Records excerpted from a collection:

·····

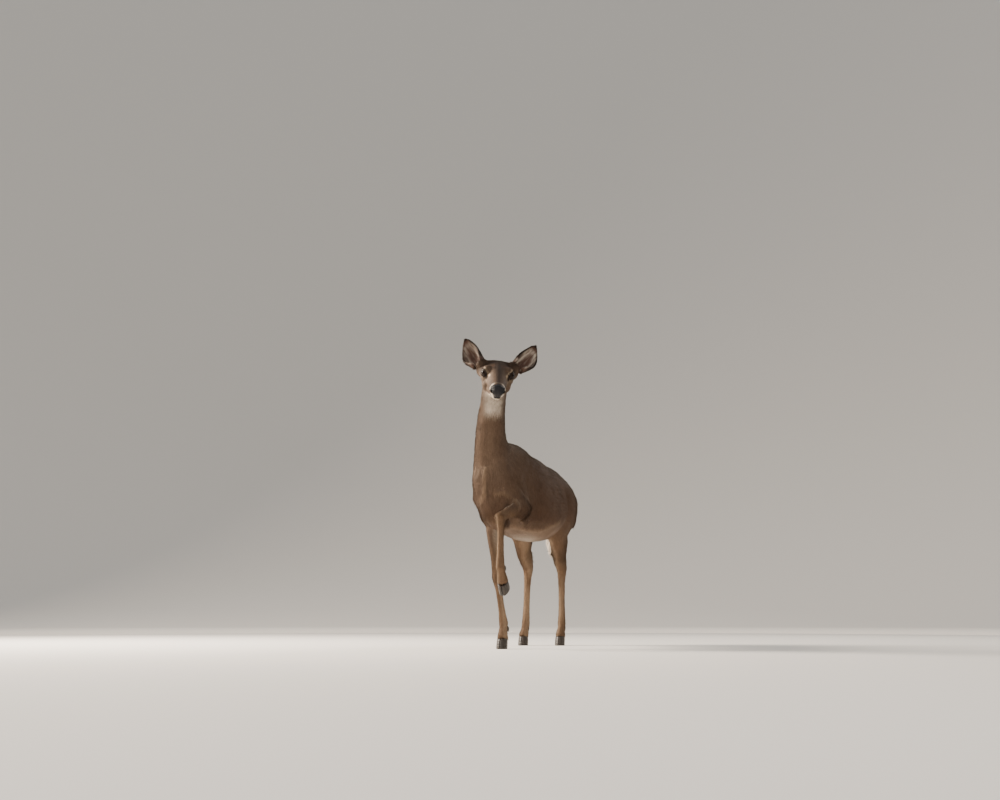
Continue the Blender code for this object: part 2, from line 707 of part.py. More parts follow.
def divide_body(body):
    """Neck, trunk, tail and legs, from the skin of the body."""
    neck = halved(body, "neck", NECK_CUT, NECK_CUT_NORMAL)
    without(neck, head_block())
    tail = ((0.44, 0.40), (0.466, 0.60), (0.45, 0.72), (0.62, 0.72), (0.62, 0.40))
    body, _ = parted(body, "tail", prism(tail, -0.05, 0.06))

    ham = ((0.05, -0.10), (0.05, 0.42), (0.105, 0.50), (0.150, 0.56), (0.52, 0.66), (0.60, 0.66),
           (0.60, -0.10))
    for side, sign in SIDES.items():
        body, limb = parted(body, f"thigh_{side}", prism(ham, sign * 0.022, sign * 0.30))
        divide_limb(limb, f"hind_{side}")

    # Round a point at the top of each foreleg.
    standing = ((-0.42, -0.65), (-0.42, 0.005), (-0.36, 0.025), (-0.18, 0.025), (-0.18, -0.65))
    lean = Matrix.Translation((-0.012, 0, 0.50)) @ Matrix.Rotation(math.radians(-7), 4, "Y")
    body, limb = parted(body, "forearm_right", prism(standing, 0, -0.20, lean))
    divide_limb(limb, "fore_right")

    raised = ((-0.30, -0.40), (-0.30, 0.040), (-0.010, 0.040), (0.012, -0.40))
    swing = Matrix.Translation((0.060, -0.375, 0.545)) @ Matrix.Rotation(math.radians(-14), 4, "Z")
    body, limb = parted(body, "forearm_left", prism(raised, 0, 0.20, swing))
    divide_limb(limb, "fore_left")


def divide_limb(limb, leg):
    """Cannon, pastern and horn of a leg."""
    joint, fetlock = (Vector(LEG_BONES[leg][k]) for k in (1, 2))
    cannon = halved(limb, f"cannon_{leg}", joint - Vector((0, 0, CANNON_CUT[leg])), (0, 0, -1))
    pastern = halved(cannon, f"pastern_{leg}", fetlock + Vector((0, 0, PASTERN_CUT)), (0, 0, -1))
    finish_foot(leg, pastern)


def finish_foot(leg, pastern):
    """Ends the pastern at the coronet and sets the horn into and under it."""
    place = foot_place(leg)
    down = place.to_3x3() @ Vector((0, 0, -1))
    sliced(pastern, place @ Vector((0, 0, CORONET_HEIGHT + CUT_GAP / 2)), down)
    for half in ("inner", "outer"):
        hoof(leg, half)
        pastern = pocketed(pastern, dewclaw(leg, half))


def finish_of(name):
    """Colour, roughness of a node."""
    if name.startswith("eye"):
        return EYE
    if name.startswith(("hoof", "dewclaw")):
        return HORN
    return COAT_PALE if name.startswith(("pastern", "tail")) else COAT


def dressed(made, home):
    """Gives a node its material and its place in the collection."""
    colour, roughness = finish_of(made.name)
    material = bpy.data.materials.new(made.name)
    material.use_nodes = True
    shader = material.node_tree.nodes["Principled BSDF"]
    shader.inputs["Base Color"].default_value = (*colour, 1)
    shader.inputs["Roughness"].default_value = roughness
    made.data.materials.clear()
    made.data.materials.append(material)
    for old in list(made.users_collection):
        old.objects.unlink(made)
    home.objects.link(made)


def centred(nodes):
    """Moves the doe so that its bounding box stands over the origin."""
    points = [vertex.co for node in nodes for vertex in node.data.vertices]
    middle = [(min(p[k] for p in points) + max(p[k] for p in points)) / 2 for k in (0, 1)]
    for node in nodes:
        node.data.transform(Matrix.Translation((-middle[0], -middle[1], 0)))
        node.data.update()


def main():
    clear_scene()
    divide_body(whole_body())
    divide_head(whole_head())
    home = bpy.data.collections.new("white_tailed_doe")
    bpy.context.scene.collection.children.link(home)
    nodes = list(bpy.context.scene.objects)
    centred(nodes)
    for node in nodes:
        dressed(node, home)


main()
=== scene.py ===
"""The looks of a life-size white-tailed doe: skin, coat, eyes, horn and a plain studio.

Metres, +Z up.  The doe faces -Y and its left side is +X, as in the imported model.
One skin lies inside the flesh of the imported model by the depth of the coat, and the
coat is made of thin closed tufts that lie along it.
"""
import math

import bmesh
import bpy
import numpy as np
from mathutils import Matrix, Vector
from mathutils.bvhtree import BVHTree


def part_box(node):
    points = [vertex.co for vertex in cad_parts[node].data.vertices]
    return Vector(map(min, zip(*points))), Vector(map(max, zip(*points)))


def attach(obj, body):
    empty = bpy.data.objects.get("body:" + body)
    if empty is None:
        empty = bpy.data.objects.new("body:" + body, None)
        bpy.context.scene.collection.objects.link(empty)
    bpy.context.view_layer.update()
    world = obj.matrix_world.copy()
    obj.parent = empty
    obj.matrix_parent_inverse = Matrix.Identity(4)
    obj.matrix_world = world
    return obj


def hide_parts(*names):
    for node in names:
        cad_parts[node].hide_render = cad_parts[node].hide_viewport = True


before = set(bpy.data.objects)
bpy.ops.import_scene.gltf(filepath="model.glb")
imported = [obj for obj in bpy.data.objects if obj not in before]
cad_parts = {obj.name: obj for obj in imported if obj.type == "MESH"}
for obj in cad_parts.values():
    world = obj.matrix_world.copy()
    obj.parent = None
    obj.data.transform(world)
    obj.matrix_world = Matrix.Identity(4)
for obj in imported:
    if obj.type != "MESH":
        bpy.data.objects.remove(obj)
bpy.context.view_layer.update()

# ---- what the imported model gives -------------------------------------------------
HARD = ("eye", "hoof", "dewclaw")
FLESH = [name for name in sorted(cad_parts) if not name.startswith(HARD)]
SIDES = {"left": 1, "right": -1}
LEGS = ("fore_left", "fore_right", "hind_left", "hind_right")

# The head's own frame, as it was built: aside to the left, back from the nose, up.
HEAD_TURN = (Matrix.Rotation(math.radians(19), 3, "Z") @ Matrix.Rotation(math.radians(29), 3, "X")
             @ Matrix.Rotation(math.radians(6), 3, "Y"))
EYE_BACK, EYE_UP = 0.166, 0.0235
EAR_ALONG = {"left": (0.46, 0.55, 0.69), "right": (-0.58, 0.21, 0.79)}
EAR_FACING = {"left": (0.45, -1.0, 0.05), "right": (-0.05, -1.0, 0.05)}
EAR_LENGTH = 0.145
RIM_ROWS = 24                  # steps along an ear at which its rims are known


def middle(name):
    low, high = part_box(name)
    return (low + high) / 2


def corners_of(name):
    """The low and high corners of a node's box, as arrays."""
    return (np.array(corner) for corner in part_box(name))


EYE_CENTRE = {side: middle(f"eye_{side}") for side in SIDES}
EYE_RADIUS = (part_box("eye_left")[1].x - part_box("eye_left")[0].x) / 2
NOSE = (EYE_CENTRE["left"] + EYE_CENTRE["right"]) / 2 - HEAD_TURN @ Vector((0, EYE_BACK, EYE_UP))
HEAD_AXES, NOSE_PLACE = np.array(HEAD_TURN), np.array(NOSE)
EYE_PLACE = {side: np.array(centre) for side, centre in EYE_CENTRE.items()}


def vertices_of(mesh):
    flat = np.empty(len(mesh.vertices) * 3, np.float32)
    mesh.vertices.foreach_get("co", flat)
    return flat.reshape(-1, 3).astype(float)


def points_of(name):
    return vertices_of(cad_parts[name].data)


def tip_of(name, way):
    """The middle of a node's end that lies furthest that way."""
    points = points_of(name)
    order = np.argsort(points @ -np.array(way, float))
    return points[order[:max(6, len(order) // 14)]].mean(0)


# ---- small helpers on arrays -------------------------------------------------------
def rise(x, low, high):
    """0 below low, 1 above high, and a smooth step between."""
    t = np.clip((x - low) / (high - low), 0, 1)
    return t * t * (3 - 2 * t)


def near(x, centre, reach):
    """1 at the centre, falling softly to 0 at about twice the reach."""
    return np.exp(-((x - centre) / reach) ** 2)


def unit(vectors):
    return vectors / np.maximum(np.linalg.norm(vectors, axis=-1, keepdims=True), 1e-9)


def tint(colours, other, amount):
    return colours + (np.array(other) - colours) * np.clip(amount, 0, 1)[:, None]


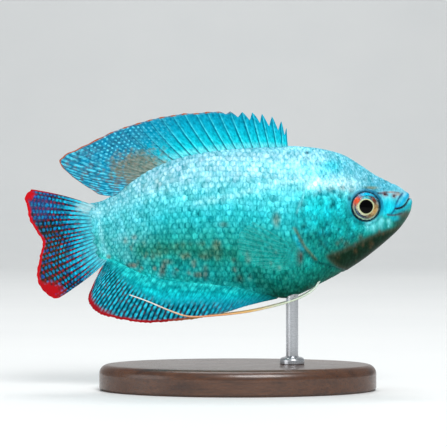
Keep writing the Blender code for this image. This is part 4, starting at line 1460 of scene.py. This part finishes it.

·····

Written task - Stop after the line containing "prism(tail, -0.05, 0.06))": print exactly the lines from the start of the entries above up to it, that line included.

Solution to this problem -
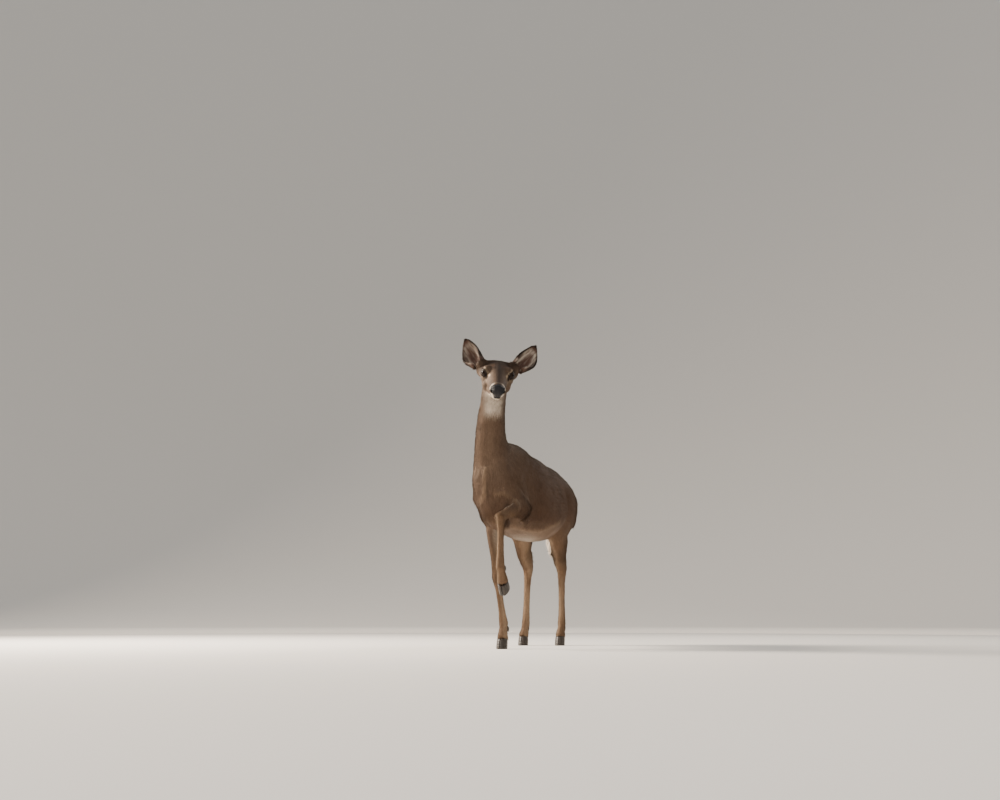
Continue the Blender code for this object: part 2, from line 707 of part.py. More parts follow.
def divide_body(body):
    """Neck, trunk, tail and legs, from the skin of the body."""
    neck = halved(body, "neck", NECK_CUT, NECK_CUT_NORMAL)
    without(neck, head_block())
    tail = ((0.44, 0.40), (0.466, 0.60), (0.45, 0.72), (0.62, 0.72), (0.62, 0.40))
    body, _ = parted(body, "tail", prism(tail, -0.05, 0.06))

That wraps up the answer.